Reproduce the section of the listing that begins at the line containing "obj.matrix_world = world" and finishes at the line containing "cad_parts[node].hide_render = cad_parts[node].hide_viewport". Include both end lines and nothing beyond them.
-----
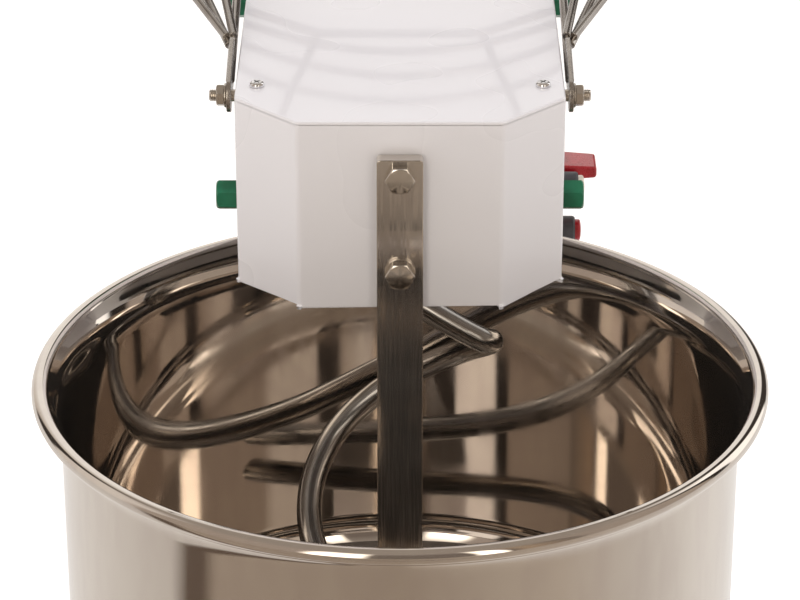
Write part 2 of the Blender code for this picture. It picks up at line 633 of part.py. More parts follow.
def make_breaker_bar():
    """The flat bar down the bowl's axis, bolted to the head's front, with rounded corners at both ends."""
    front = FRONT_Y - GAP - BAR_THICKNESS
    half = BAR_WIDTH / 2
    corner = 4 * MM
    top = arc((half - corner, BAR_TOP_Z - corner), corner, 0, 90, 3)
    top += arc((corner - half, BAR_TOP_Z - corner), corner, 90, 180, 3)
    bottom = arc((corner - half, BAR_BOTTOM_Z + corner), corner, 180, 270, 3)
    bottom += arc((half - corner, BAR_BOTTOM_Z + corner), corner, 270, 360, 3)
    bar = prism(top + bottom, 0, BAR_THICKNESS)
    bmesh.ops.rotate(bar, verts=bar.verts, matrix=Matrix.Rotation(math.pi / 2, 3, "X"))
    bar = add("breaker_bar", bar, stainless(), at=(0, front + BAR_THICKNESS, 0))
    for number, z in enumerate(BAR_BOLT_Z):
        hole = cylinder_along_y(BAR_BOLT_RADIUS + GAP, -0.02, 0.02)
        cut(bar, hole, f"bar_bolt_hole_{number}", (0, front, z))
    upper, lower = BAR_BOLT_Z
    add_hex_bolt("bar_bolt_upper", front - GAP, upper)
    washer = 2 * MM
    ring = tube(BAR_BOLT_RADIUS + GAP, 10 * MM, 0, washer)
    at = (0, front - GAP, lower)
    add("bar_washer_lower", ring, stainless(), at=at, turn=(math.pi / 2, 0, 0))
    add_hex_bolt("bar_bolt_lower", front - 2 * GAP - washer, lower)


def add_hex_bolt(name, seat_y, z):
    """A hex-head bolt that enters towards +Y from its seat."""
    across = 17 * MM
    head = 6.4 * MM
    bolt = rod(across / math.sqrt(3), 0, head, 6)
    shank = rod(BAR_BOLT_RADIUS, -(FRONT_Y + 24 * MM - seat_y), 1 * MM, 16)
    bolt = add(name, bolt, stainless(), at=(0, seat_y, z), turn=(math.pi / 2, 0, 0))
    join(bolt, shank, f"{name}_shank", (0, seat_y, z), (math.pi / 2, 0, 0))


def guard_point(x, forward, up):
    """A point of the closed guard in mm, as sideways, forward of the pivot and above it."""
    return Vector((x * MM, -forward * MM, up * MM))


def cut_corners(points, rounds):
    """Smooths a polyline by cutting each corner a quarter of the way, and keeps both ends."""
    for _ in range(rounds):
        cut_points = [points[0]]
        for a, b in zip(points, points[1:]):
            cut_points += [a.lerp(b, 0.25), a.lerp(b, 0.75)]
        points = [*cut_points, points[-1]]
    return points


def mirrored(half):
    """A whole wire from its right half, which ends in the middle plane."""
    return half + [Vector((-point.x, point.y, point.z)) for point in reversed(half[:-1])]


def guard_ring():
    """The outer half ring, which lies just over the bowl's rim when the guard is closed."""
    centre = (PIVOT_Y - BOWL_Y) / MM
    points = arc((0, centre), GUARD_RING_RADIUS / MM, 0, 180, 36)
    return [guard_point(x, forward, -GUARD_RING_DROP / MM) for x, forward in points]


def guard_rods():
    """The centreline of every wire of the closed guard but the inner frame."""
    rods = {"ring": guard_ring()}
    for name, half in GUARD_BOWS.items():
        rods[name] = cut_corners(mirrored([guard_point(*point) for point in half]), 2)
    for name, side in (("left", -1), ("right", 1)):
        for kind, wire in (("strut", GUARD_STRUT), ("radial", GUARD_RADIAL)):
            rods[f"{kind}_{name}"] = [guard_point(side * x, forward, up) for x, forward, up in wire]
    return rods


def make_guard(axis):
    """The wire guard in its raised pose: one welded cage and two pivot plates."""
    frame = mirrored([guard_point(*point) for point in GUARD_FRAME])
    cage = add("guard_cage", sweep(frame, WIRE_RADIUS), stainless(), axis)
    for name, rod_path in guard_rods().items():
        join(cage, sweep(rod_path, WIRE_RADIUS), f"guard_{name}")
    for name, side in (("left", -1), ("right", 1)):
        make_guard_plate(axis, name, side)


def make_guard_plate(axis, name, side):
    """A flat pivot plate with a bore for its stud, slotted where the inner frame's wire is welded on."""
    outline = arc((0, 0), 11 * MM, 90, 270, 8) + arc((PLATE_LENGTH, 0), 11 * MM, -90, 90, 8)
    plate = prism([(-x, y) for x, y in outline], -PLATE_THICKNESS / 2, PLATE_THICKNESS / 2)
    basis = Matrix(((0, 0, 1), (1, 0, 0), (0, 1, 0)))
    bmesh.ops.transform(plate, matrix=basis.to_4x4(), verts=plate.verts)
    at = (side * GUARD_ARM_X, 0, 0)
    plate = add(f"guard_plate_{name}", plate, stainless(), axis, at)
    cut(plate, cylinder_along_x(STUD_RADIUS + GAP, -0.02, 0.02), f"plate_bore_{name}", at)
    slot = box((-0.02, -80 * MM, -WIRE_RADIUS - GAP), (0.02, -17.5 * MM, WIRE_RADIUS + GAP))
    cut(plate, slot, f"plate_slot_{name}", at)


def make_guard_pivots():
    """Each pivot: an inner head, a stud through the skin and plate, and a hex nut on the outside."""
    for name, side in (("left", -1), ("right", 1)):
        outer_face = GUARD_ARM_X + PLATE_THICKNESS / 2 + GAP
        inner_face = BODY_HALF_WIDTH - SHEET - GAP
        profile = [(0, 98 * MM), (6.5 * MM, 98 * MM), (6.5 * MM, inner_face), (STUD_RADIUS, inner_face)]
        profile += [(STUD_RADIUS, outer_face + 11 * MM), (0, outer_face + 11 * MM)]
        turn = (0, side * math.pi / 2, 0)
        at = (0, PIVOT_Y, PIVOT_Z)
        stud = add(f"guard_pivot_{name}", lathe(profile, 20), stainless(), at=at, turn=turn)
        nut = rod(13 / math.sqrt(3) * MM, outer_face, outer_face + 6.5 * MM, 6)
        join(stud, nut, f"pivot_nut_{name}", at, turn)


def make_bolt_caps():
    """Hexagonal plastic caps over the bolts that hold the head's frame to its skin."""
    for place, (y, z) in CAP_PLACES.items():
        for name, side in (("left", -1), ("right", 1)):
            radius = CAP_ACROSS / math.sqrt(3)
            foot = BODY_HALF_WIDTH + GAP
            profile = [(0, foot), (radius, foot), (radius, foot + CAP_HEIGHT - 2 * MM)]
            profile += [(radius - 2 * MM, foot + CAP_HEIGHT), (0, foot + CAP_HEIGHT)]
            turn = (0, side * math.pi / 2, 0)
            add(f"bolt_cap_{place}_{name}", lathe(profile, 6), green_plastic(), at=(0, y, z), turn=turn)


def make_controls(switch_axis):
    """The main switch's plate and handle, and the start and stop buttons in their bezels."""
    wall = BODY_HALF_WIDTH + GAP
    yellow = finish("yellow_plastic", (0.85, 0.62, 0.03), 0.4)
    half = 16 * MM
    low = (wall, SWITCH_Y - half, SWITCH_Z - half)
    plate = add("switch_plate", box(low, (wall + 4 * MM, SWITCH_Y + half, SWITCH_Z + half)), yellow)
    cut(plate, cylinder_along_x(7 * MM + GAP, -0.02, 0.02), "switch_plate_hole", (wall, SWITCH_Y, SWITCH_Z))
    seat = 4 * MM + 2 * GAP
    stub, boss, boss_top = 6.6 * MM, 12 * MM, seat + 9 * MM
    profile = [(0, -10 * MM), (stub, -10 * MM), (stub, seat), (boss, seat), (boss, boss_top), (0, boss_top)]
    neck = lathe(profile, 24)
    handle = add("switch_handle", neck, red_plastic(), switch_axis)
    join(handle, box((-6 * MM, -15 * MM, seat + 6 * MM), (6 * MM, 15 * MM, seat + 33 * MM)), "handle_grip")
    button_colours = {
        "start_button": finish("white_plastic", (0.8, 0.78, 0.72), 0.4),
        "stop_button": red_plastic(),
    }
    for name, z in BUTTON_Z.items():
        at = (BODY_HALF_WIDTH, BUTTON_Y[name], z)
        turn = (0, math.pi / 2, 0)
        bezel = tube(8.4 * MM, 10.5 * MM, GAP, 23 * MM, 24)
        add(f"{name}_bezel", bezel, dark_plastic(), at=at, turn=turn)
        profile = [(0, -8 * MM), (5.5 * MM, -8 * MM), (5.5 * MM, 3 * MM), (8 * MM, 3 * MM), (8 * MM, 27 * MM)]
        profile += [(0, 28 * MM)]
        add(name, lathe(profile, 24), button_colours[name], at=at, turn=turn)


def make_cable_gland():
    """The cable inlet, low on the column's left side."""
    radius = GLAND_RADIUS
    profile = [(0, -10 * MM), (radius, -10 * MM), (radius, GAP), (12 * MM, GAP), (12 * MM, 9 * MM)]
    profile += [(9 * MM, 16 * MM), (0, 16 * MM)]
    add("cable_gland", lathe(profile, 24), dark_plastic(), at=GLAND_PLACE, turn=(0, -math.pi / 2, 0))


def main():
    clear_scene()
    make_body_shell()
    make_lid()
    make_lid_screws()
    make_head_underplate()
    make_rear_panel()
    make_base_housing()
    make_base_bottom_plate()
    make_feet()
    make_base_beam()
    make_column_uprights()
    make_head_beam()
    make_bearings()
    make_gearbox()
    make_motor()
    make_electrical_box()
    make_breaker_bar()
    make_guard_pivots()
    make_bolt_caps()
    make_cable_gland()
    bowl_axis = axis_empty("bowl_axis", (0, BOWL_Y, 0))
    make_bowl(bowl_axis)
    make_bowl_hub(bowl_axis)
    sprocket("bowl_sprocket", BOWL_TEETH, LOWER_CHAIN_Z, BOWL_SHAFT_RADIUS, bowl_axis)
    make_spiral(axis_empty("spiral_axis", (0, SPIRAL_Y, 0)))
    make_drive(axis_empty("drive_axis", (0, DRIVE_Y, 0)))
    chain("upper_chain", SPIRAL_Y, UPPER_TEETH, DRIVE_Y, UPPER_TEETH, UPPER_CHAIN_Z)
    chain("lower_chain", BOWL_Y, BOWL_TEETH, DRIVE_Y, LOWER_TEETH, LOWER_CHAIN_Z)
    make_guard(axis_empty("guard_axis", (0, PIVOT_Y, PIVOT_Z), (-GUARD_OPEN_ANGLE, 0, 0)))
    make_controls(axis_empty("switch_axis", (BODY_HALF_WIDTH, SWITCH_Y, SWITCH_Z), (0, math.pi / 2, 0)))


main()
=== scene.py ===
"""Finished model of a commercial spiral dough mixer.

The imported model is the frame. Its hidden drive parts keep their own solids and get a finish here. What can be
seen is modelled again in detail, in the same places. Metres, +Z up, +Y from the bowl towards the column.
"""

from __future__ import annotations

import json
import logging
import math
from collections.abc import Iterable, Sequence
from dataclasses import dataclass
from enum import Enum

import bmesh
import bpy
from mathutils import Matrix, Vector

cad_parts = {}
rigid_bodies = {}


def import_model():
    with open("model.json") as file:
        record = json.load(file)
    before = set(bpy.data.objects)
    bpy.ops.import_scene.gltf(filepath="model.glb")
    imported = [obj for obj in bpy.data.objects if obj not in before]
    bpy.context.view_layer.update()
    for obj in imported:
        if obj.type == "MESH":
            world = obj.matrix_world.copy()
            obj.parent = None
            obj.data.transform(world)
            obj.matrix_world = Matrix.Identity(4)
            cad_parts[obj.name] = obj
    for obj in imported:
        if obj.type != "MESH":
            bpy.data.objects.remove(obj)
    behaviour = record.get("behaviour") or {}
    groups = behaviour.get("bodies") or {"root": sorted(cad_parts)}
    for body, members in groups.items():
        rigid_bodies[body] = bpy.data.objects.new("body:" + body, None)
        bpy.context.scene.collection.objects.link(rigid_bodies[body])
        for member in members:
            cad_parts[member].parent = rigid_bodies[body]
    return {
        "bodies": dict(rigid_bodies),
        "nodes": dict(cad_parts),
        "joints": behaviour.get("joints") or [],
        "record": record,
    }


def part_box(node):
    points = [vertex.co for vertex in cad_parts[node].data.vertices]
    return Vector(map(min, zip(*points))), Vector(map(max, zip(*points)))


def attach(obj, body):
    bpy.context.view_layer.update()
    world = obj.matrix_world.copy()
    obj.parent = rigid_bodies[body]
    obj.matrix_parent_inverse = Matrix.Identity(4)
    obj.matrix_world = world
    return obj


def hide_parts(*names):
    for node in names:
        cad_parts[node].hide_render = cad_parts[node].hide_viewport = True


LOG = logging.getLogger("spiral_mixer")
MM = 0.001
SAME = 1e-5  # metres: places nearer than this count as one
SHARP = math.radians(32)  # a piece's edges that are sharper than this stay sharp in its shading
SIDES = (("left", -1.0), ("right", 1.0))
CORNERS = ("front_left", "front_right", "rear_left", "rear_right")
X_FROM_Z = Matrix(((0, 0, 1, 0), (1, 0, 0, 0), (0, 1, 0, 0), (0, 0, 0, 1)))  # lays X, Y and Z on Y, Z and X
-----
• **Exercise answer**:
    obj.matrix_world = world
    return obj


def hide_parts(*names):
    for node in names:
        cad_parts[node].hide_render = cad_parts[node].hide_viewport = True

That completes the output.